One of the reasons we love New York City is its abundance of street food.

It seems that eating out in New York for lunch can be as simple as going out of your office to the nearest sidewalk. Which is a far cry from what Jack and I had to do in our previous working lives – get in a car and drive during our lunchbreak.

Food trucks can found lining the streets around office buildings, parks, and busy intersections selling everything from meat-on-a-stick to Mongolian BBQ to Belgian waffles. Things that you don’t normally considered as ‘street food’.

This cupcake and milkshake food cart can be found outside of New York’s Metropolitan Museum of Art. Even though the cupcakes are a little too rich (apparently there is such a thing), the milkshakes are to die for.

Cupcake and Milkshake food cart in New York City

Dumplings make for a perfect snack, don’t you agree? They’re bite-sized, easily held in hands, and delicious too. Try the shrimp dumpling or the edamame ones. They’re good, but for $1 a dumpling, you expect them to be good.

Food truck selling dumplings outside of an Apple Store in Chelsea

A typical New York Street vendor – A Strakey

I think New York is probably one of the few cities in the world where a Belgian Waffle sold from a food truck sets you back $5. Rumor has it it’s delicious, and based on the long line of people we saw waiting for their waffles, it must be. We didn’t try.

The options are unlimited. Each time we venture out we’d come across yet another food truck selling something we’d never seen before. There’s even a tour that takes you to all the wonderful and edible stuff available on the streets New York City (unfortunately, we didn’t know about this before).

And if you want to do it yourself, here’s a list that can help you find these trucks yourself. Or, even better – just walk around the city. You’re bound to come across one. Or 10.

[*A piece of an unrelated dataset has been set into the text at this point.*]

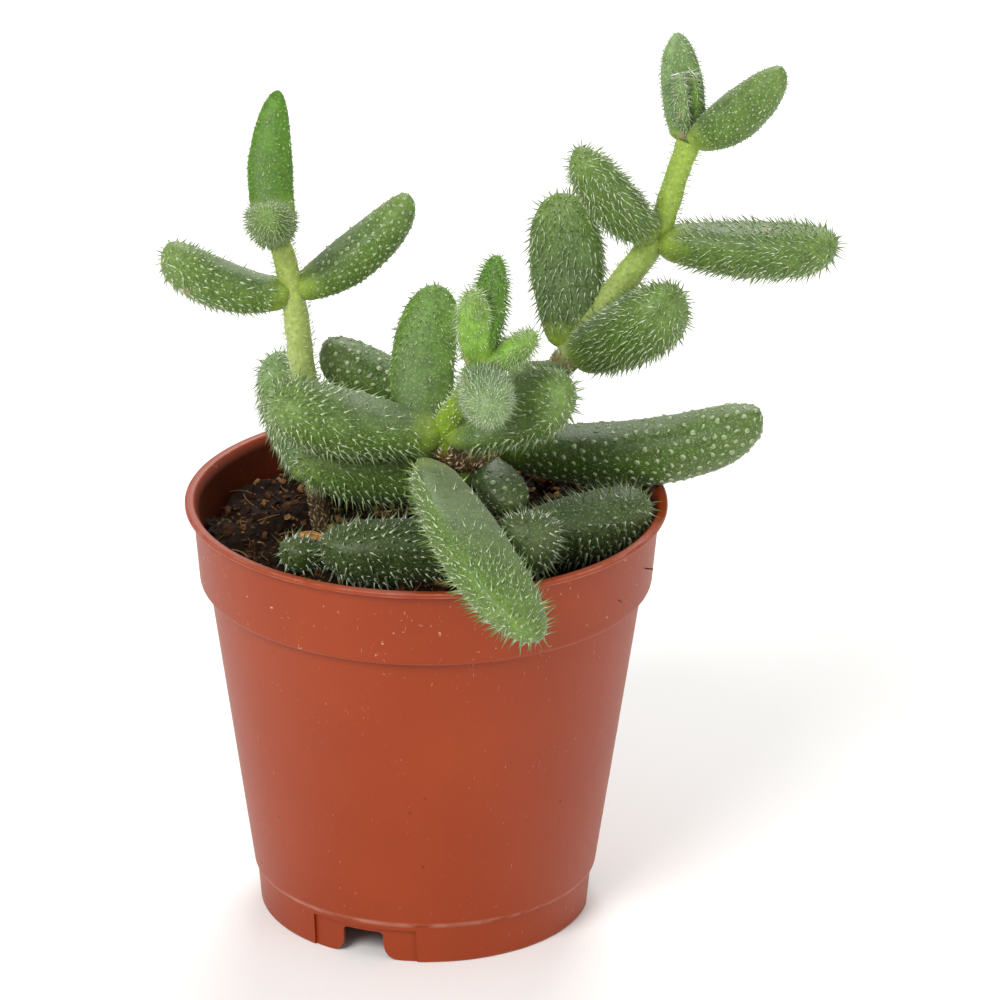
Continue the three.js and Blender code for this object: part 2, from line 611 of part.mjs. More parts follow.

Being New York City, these food might be served on the street but they’re not cheap and they pale in comparison with the variety and freshness of sidewalk food in South East Asian countries. Regardless, there’s something to be said about rubbing elbows with business men in suits over a $5 falafel over rice plate, eating them standing by a trashcan on the sidewalk, and watching the rest of the world go by in an excited rush.